The wind was a cold slap against her overheated cheeks, the fresh air a welcome balm. "I don't want to remember." A cowardly thought, but she wasn't strong enough to bear the knowledge hanging heavy on the edge of her horizon. Because it was bad. Worse than anything else. And she was already struggling to survive the memories.
A cough from her left. "I'd ask if you were stargazing, but it's only five."
Her back went stiff. What had she said? Anyone but Galen. "Venom."
Chapter 21
The vampire was wearing his signature black sunglasses, his lips holding a familiar mocking edge. "At your service."
She realized he had to have left New York as soon as Dmitri arrived. "Do vampires suffer from jet lag?"
Venom removed his sunglasses, giving her the full impact of those eyes slitted like a snake's. It didn't matter that she'd seen them before - her skin still crawled in visceral shock, a gut-deep response to the alien intelligence in those eyes. Part of her wondered if it was only his eyes that had been changed when he was Made - did Venom think like a human, or was his intellect a far more cold- blooded thing?
"Offering to soothe my aches, hunter?" the vampire said, flicking his tongue over one long incisor and coming away with a golden droplet full of poison. "I'm touched."
"Just being friendly," she said, matching snark for snark.
Venom's pupils contracted the instant before he slid his sunglasses back on.
She couldn't help it. "Why isn't your tongue forked?"
"Why can't you fly?" A smirk. "Those things on your back aren't accessories you know."
She gave him the finger, but part of her was glad for his annoying presence.
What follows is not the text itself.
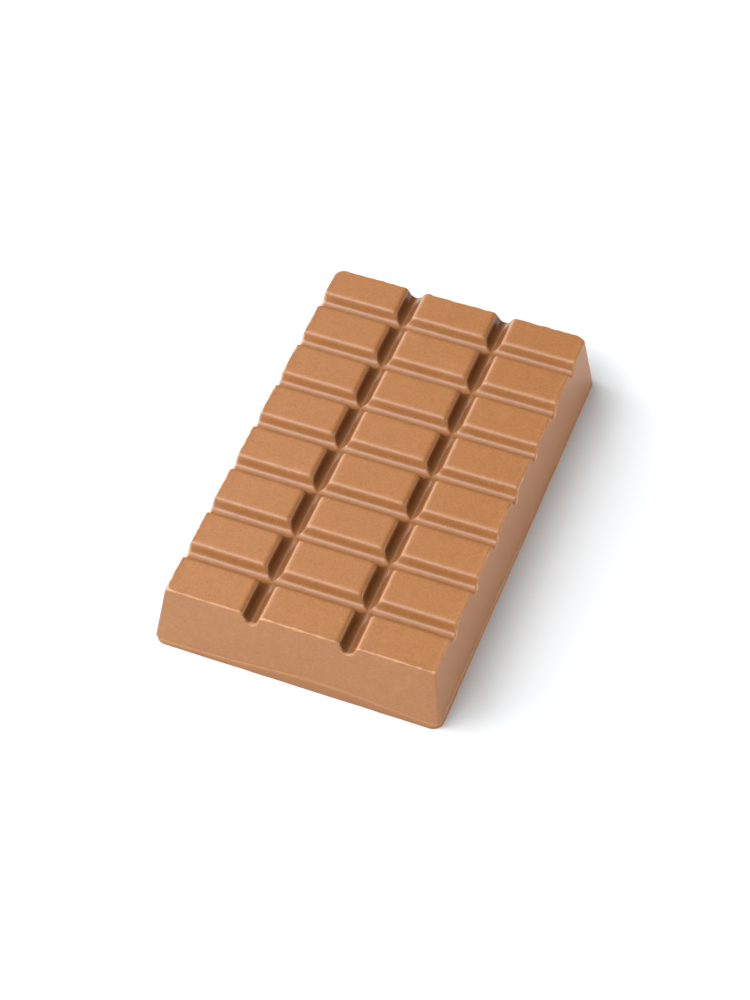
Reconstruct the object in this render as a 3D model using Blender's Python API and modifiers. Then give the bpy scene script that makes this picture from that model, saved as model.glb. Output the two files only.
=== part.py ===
"""A thick moulded block of milk chocolate, scored into three columns and eight rows of pieces.

The block is one solid. Its sides and ends lean in from the base to the top, as a mould's walls
do. Two lengthwise and seven crosswise grooves of one profile cut the top: a round floor, sloping
walls and a soft lip where each wall meets the flat top of a piece.

Frame: +Z up, +Y along the length, the origin on the table under the block's centre. Metres.
"""

import math
from collections import namedtuple

import bmesh
import bpy
from mathutils import Matrix

# The block.
BASE_WIDTH = 0.0751
BASE_LENGTH = 0.1211
HEIGHT = 0.0186
SIDE_LEAN = 0.0026  # how far each long side has moved in by the top
END_LEAN = 0.0030
CORNER_RADIUS = 0.0008  # of the four upright corners, seen from above
CORNER_STEPS = 6
RIM_RADIUS = 0.0004  # of the edges round the base and round the top
RIM_STEPS = 2

# The pieces: the pitch is from one groove's middle to the next.
COLUMNS = 3
ROWS = 8
COLUMN_PITCH = 0.0248
ROW_PITCH = 0.01495
ROW_SHIFT = 0.0008  # the row grooves sit a little towards the far end

# The grooves: a round floor, straight walls and round lips. The two kinds differ by a hair, so
# that no edge of one lies on an edge of the other where they cross.
Groove = namedtuple("Groove", "depth floor_radius lip_radius arc_steps")
LENGTHWISE = Groove(depth=0.00294, floor_radius=0.00165, lip_radius=0.00145, arc_steps=7)
CROSSWISE = Groove(depth=0.00290, floor_radius=0.00155, lip_radius=0.00135, arc_steps=6)
WALL_SLOPE = math.radians(65)  # from level
CUTTER_RISE = 0.0020  # how far a cutter stands over the top, and out past the block's ends

CHOCOLATE_COLOUR = (0.52, 0.235, 0.095, 1.0)
CHOCOLATE_ROUGHNESS = 0.42


def clear_scene():
    for obj in list(bpy.data.objects):
        bpy.data.objects.remove(obj, do_unlink=True)


def collection(name, shown=True):
    made = bpy.data.collections.new(name)
    made.hide_render = not shown
    bpy.context.scene.collection.children.link(made)
    return made


def move_to(obj, home):
    for old in list(obj.users_collection):
        old.objects.unlink(obj)
    home.objects.link(obj)


def chocolate():
    material = bpy.data.materials.new("milk_chocolate")
    material.use_nodes = True
    shader = material.node_tree.nodes["Principled BSDF"]
    shader.inputs["Base Color"].default_value = CHOCOLATE_COLOUR
    shader.inputs["Roughness"].default_value = CHOCOLATE_ROUGHNESS
    shader.inputs["Metallic"].default_value = 0.0
    return material


def groove_middles(count, pitch, shift=0.0):
    """Where the grooves between `count` pieces run, measured from the block's centre."""
    return [shift + (i - count / 2) * pitch for i in range(1, count)]


def lip_reach(groove):
    """From a groove's middle to where its lip meets the flat top."""
    radii = groove.floor_radius + groove.lip_radius
    turned_down = radii * (1 - math.cos(WALL_SLOPE))
    return radii * math.sin(WALL_SLOPE) + (groove.depth - turned_down) / math.tan(WALL_SLOPE)


def half_profile(groove):
    """(across, height over the top) from the floor's middle out along one wall and over its lip."""
    angles = [WALL_SLOPE * i / groove.arc_steps for i in range(groove.arc_steps + 1)]
    floor = [
        (groove.floor_radius * math.sin(a), groove.floor_radius * (1 - math.cos(a)) - groove.depth)
        for a in angles
    ]
    reach = lip_reach(groove)
    lip = [
        (reach - groove.lip_radius * math.sin(a), groove.lip_radius * (math.cos(a) - 1))
        for a in reversed(angles)
    ]
    # The lip's last facet runs on past the top, so that the cut leaves no sliver there.
    (x0, z0), (x1, z1) = lip[-2:]
    lip[-1] = (x1 + (x1 - x0), z1 + (z1 - z0))
    return floor + lip


def groove_outline(groove):
    half = half_profile(groove)
    left = [(-x, z) for x, z in reversed(half[1:])]
    edge = half[-1][0]
    return left + half + [(edge, CUTTER_RISE), (-edge, CUTTER_RISE)]


def groove_cutter(name, groove, half_length, home):
    """A bar of the groove's section, lying along X with the block's top at its height zero."""
    curve = bpy.data.curves.new(name, "CURVE")
    curve.dimensions = "2D"
    curve.fill_mode = "BOTH"
    curve.extrude = half_length
    outline = groove_outline(groove)
    spline = curve.splines.new("POLY")
    spline.points.add(len(outline) - 1)
    for point, (across, height) in zip(spline.points, outline):
        point.co = (across, height, 0.0, 1.0)
    spline.use_cyclic_u = True
    shape = bpy.data.objects.new(name + "_outline", curve)
    bpy.context.scene.collection.objects.link(shape)
    bpy.context.view_layer.update()
    evaluated = shape.evaluated_get(bpy.context.evaluated_depsgraph_get())
    mesh = bpy.data.meshes.new_from_object(evaluated)
    bpy.data.objects.remove(shape)
    bm = bmesh.new()
    bm.from_mesh(mesh)
    bmesh.ops.remove_doubles(bm, verts=bm.verts, dist=1e-6)
    # The outline stands in XY: stand it up across Y, and lay the bar along X.
    bmesh.ops.rotate(bm, verts=bm.verts, matrix=Matrix.Rotation(math.pi / 2, 3, "X"))
    bmesh.ops.rotate(bm, verts=bm.verts, matrix=Matrix.Rotation(math.pi / 2, 3, "Z"))
    bmesh.ops.recalc_face_normals(bm, faces=bm.faces)
    bm.to_mesh(mesh)
    bm.free()
    cutter = bpy.data.objects.new(name, mesh)
    cutter.hide_render = True
    cutter.display_type = "WIRE"
    home.objects.link(cutter)
    return cutter


def block(home):
    """The block before it is scored: a box whose top is drawn in, with round corners and rims."""
    bpy.ops.mesh.primitive_cube_add(size=1.0, location=(0.0, 0.0, 0.0))
    obj = bpy.context.object
    obj.name = "chocolate_bar"
    move_to(obj, home)
    bm = bmesh.new()
    bm.from_mesh(obj.data)
    bmesh.ops.translate(bm, verts=bm.verts, vec=(0.0, 0.0, 0.5))
    bmesh.ops.scale(bm, verts=bm.verts, vec=(BASE_WIDTH, BASE_LENGTH, HEIGHT))
    weight = bm.edges.layers.float.new("bevel_weight_edge")
    for vert in bm.verts:
        if vert.co.z > HEIGHT / 2:
            vert.co.x -= math.copysign(SIDE_LEAN, vert.co.x)
            vert.co.y -= math.copysign(END_LEAN, vert.co.y)
    for edge in bm.edges:
        low, high = sorted(vert.co.z for vert in edge.verts)
        if high - low > HEIGHT / 2:
            edge[weight] = 1.0
    bm.to_mesh(obj.data)
    bm.free()
    corners = obj.modifiers.new("round corners", "BEVEL")
    corners.limit_method = "WEIGHT"
    corners.width = CORNER_RADIUS
    corners.segments = CORNER_STEPS
    rims = obj.modifiers.new("round rims", "BEVEL")
    rims.limit_method = "ANGLE"
    rims.angle_limit = math.radians(50)
    rims.width = RIM_RADIUS
    rims.segments = RIM_STEPS
    return obj


def build():
    clear_scene()
    home = collection("chocolate_bar")
    cutters = collection("groove_cutters", shown=False)
    bar = block(home)
    for i, x in enumerate(groove_middles(COLUMNS, COLUMN_PITCH), start=1):
        half = BASE_LENGTH / 2 + CUTTER_RISE
        cutter = groove_cutter(f"lengthwise_groove_{i}", LENGTHWISE, half, cutters)
        cutter.rotation_euler = (0.0, 0.0, math.pi / 2)
        cutter.location = (x, 0.0, HEIGHT)
    for i, y in enumerate(groove_middles(ROWS, ROW_PITCH, ROW_SHIFT), start=1):
        half = BASE_WIDTH / 2 + CUTTER_RISE
        cutter = groove_cutter(f"crosswise_groove_{i}", CROSSWISE, half, cutters)
        cutter.location = (0.0, y, HEIGHT)
    # One cut with every groove at once, so that the crossings meet exactly.
    grooves = bar.modifiers.new("grooves", "BOOLEAN")
    grooves.operation = "DIFFERENCE"
    grooves.solver = "EXACT"
    grooves.operand_type = "COLLECTION"
    grooves.collection = cutters
    bar.data.materials.append(chocolate())
    bar.data.shade_smooth()
    bar.data.set_sharp_from_angle(angle=math.radians(25))


build()
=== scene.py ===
"""A thick scored block of milk chocolate on a white table, laid out as an add-on and run as a script.

The block is one piece, made by a Geometry Nodes tree on the CAD block's own sizes: a cube of fine
quads is gathered towards the grooves and the edges, drawn in towards the top, scored, rounded and
worn. Its look is one procedural material, which also reads four attributes that the tree leaves.
"""

import math

import bpy
from bpy.props import FloatProperty, FloatVectorProperty, IntProperty, PointerProperty
from mathutils import Matrix, Vector


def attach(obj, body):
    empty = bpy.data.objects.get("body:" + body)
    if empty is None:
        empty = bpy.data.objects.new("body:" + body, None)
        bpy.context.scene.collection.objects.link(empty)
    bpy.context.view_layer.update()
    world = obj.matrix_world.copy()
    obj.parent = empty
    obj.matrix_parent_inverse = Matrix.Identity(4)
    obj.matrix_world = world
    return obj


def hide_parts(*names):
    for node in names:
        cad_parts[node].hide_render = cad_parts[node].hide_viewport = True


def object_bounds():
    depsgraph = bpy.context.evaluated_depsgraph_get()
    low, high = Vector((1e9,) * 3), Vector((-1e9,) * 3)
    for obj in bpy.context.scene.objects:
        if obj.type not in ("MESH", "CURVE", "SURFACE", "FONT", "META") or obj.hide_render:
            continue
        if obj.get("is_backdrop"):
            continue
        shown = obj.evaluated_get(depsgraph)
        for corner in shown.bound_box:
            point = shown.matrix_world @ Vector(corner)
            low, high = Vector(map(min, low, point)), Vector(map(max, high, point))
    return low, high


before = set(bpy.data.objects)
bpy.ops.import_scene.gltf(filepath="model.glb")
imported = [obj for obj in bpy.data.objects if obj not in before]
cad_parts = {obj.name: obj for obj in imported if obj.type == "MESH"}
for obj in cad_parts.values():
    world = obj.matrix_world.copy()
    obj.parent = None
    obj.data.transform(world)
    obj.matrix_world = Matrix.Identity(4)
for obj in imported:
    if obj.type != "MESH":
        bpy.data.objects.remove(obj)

CAD_LOW, CAD_HIGH = (Vector(corner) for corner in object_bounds())
CAD_SIZE = CAD_HIGH - CAD_LOW
BLOCK_NODE = "chocolate_bar"

bl_info = {
    "name": "Scored Chocolate Block",
    "version": (1, 0, 0),
    "blender": (4, 5, 0),
    "location": "View3D > Sidebar > Chocolate",
    "description": "Makes a thick scored block of milk chocolate and a white table to show it on",
    "category": "Object",
}

MM = 0.001
TINY = 1e-7  # keeps a division from being by 0
WELD = 1e-6  # points nearer to each other than this are made one
NEARLY = 0.9999  # of 1, in tests that something is 1 or -1


# Writing node trees as expressions.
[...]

He'd pulled her firmly into the present, the past locked in that cupboard where she preferred to keep it the majority of the time. "Aren't you supposed to act as my guide?"
He waved a hand. "Follow me, milady."
Despite his words, they walked side by side as he led her to Raphael's main office, something she hadn't even known existed until then. "What's the mood like in Manhattan?" She'd spoken to both Sara and Ransom about it, but a vampire's take on things, especially a vampire as strong as Venom, was likely to be different from a human's.
Of course, Venom didn't give her any kind of a straight answer. "People are starting to believe the rumors of your resurrection were greatly exaggerated. Most think you're dead and buried somewhere. So sad."
She ignored the deliberate provocation. "The truth still hasn't gotten out? I know Raphael's people wouldn't tell, but the others? Michaela?"
"All jealous. Raphael's the first archangel in living memory to have Made an angel." A glance at her from those mirrored frames that showed her nothing but her own face floating in darkness. "You're a unique prize. Be careful you don't get bagged and put up on some wall."
Raphael was sitting behind a huge black desk when she walked in, Venom having left her at the door. Deja vu hit her with relentless force. He had a desk like that in his Tower, too.
"If I were to splay you out on my desk and thrust my fingers into you right now, I think I'd find different."
Raphael looked up at that instant, his eyes smoldering with an unequivocally sexual heat that said he knew exactly what she was thinking. Holding that gaze, she closed the door and walked to him with slow, intent steps. Instead of stopping when she reached the granite, she jumped up and, sweeping the papers out of her way, swung her legs over the other side, spreading them to bracket him in between.
The archangel put his hands on her thighs. "Again you come to me with nightmares in your eyes."
"Yes," she said, pushing her hands through his hair. "I come to you." It was a trust she'd given no one else.
He squeezed her thighs, pulling her closer with an effortless strength that made her heart race. The Archangel of New York was in a dangerous mood today. Bending down as he lifted up his head, she kissed him. Her dominant position lasted a bare second. A subtle shift in his hold and he had her in his lap, her legs on either side of his, the damp heat between her thighs pressed to the rigid line of his cock.